Nov 8, 2019; Memphis, TN, USA; Memphis Tigers center James Wiseman (32) walks off the court after the game against the Illinois-Chicago Flames at FedExForum. Mandatory Credit: Justin Ford-USA TODAY Sports

The Wiseman case’s wayward ruling pushes compensating student-athletes to the forefront. Federal court rulings knocked NCAA for violating antitrust laws for limiting scholarship values. These rulings pressured the NCAA board of governors to update its bylaws by 2021, permitting athletes to enter third-party sponsorship deals.

California passed legislation for its state Division I school to begin paying student-athletes in 2023 while South Carolina, Colorado and Washington’s state legislatures will review this matter when they reconvene.

Wiseman hopes to be reinstated during the Jan. 12 Auburn game. If not, the 7’1″, 240-pounder’s raw athletic abilities still have NBA scouts foaming at the mouths as a projected No. 2 draft pick.

He fluidly runs the floor while pushing the ball in transition, is a superior rim runner with a soft touch to effortless catch lobs and execute finger-roll layups, possesses good lateral quickness to guard baseline drives and swat doomed balls away, and nails an occasional 3 for stretch 5 potential.

He’s one of those “modern era” bigs that we’ll love seeing at the NBA level but are being robbed of in college. (Which is a modest theft compared to what he and other college athletes are routinely robbed of by the NCAA.)

Times are changing.

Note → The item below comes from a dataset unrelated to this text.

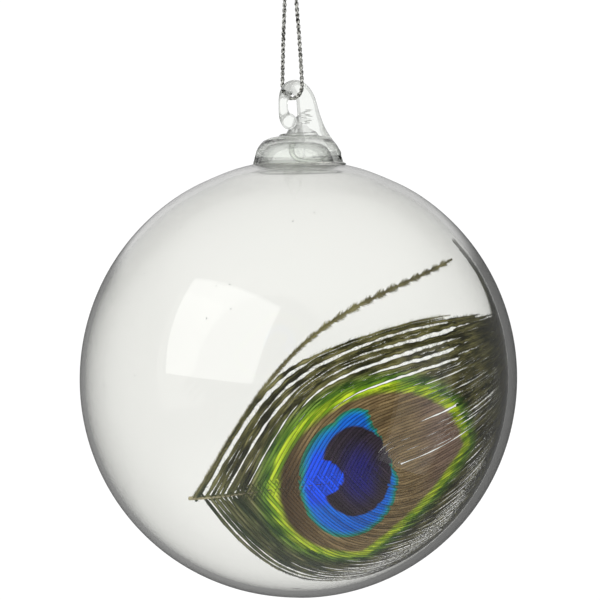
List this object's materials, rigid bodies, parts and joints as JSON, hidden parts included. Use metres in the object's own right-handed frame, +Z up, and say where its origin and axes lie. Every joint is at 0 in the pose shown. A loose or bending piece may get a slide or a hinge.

Wiseman will emerge on the other side of this arbitrary kangaroo court while the NCAA’s pearl-clutching, archaic notion of moralistic amateurism will continue eroding away. 

This is the exact reason why the NBA has a market advantage in expanding its G-League to take players prior to college and why athletes have already begun fleeing to play overseas in advance of the NBA Draft. The NCAA’s stubbornness is not only hurting its image but will soon undo its talent pool into its bottom line as well. This is all (too slowly) adding up into something that will come back to bite them.

Yet, one can’t help but lament that Wiseman probably won’t be their last victim before this sham dies out.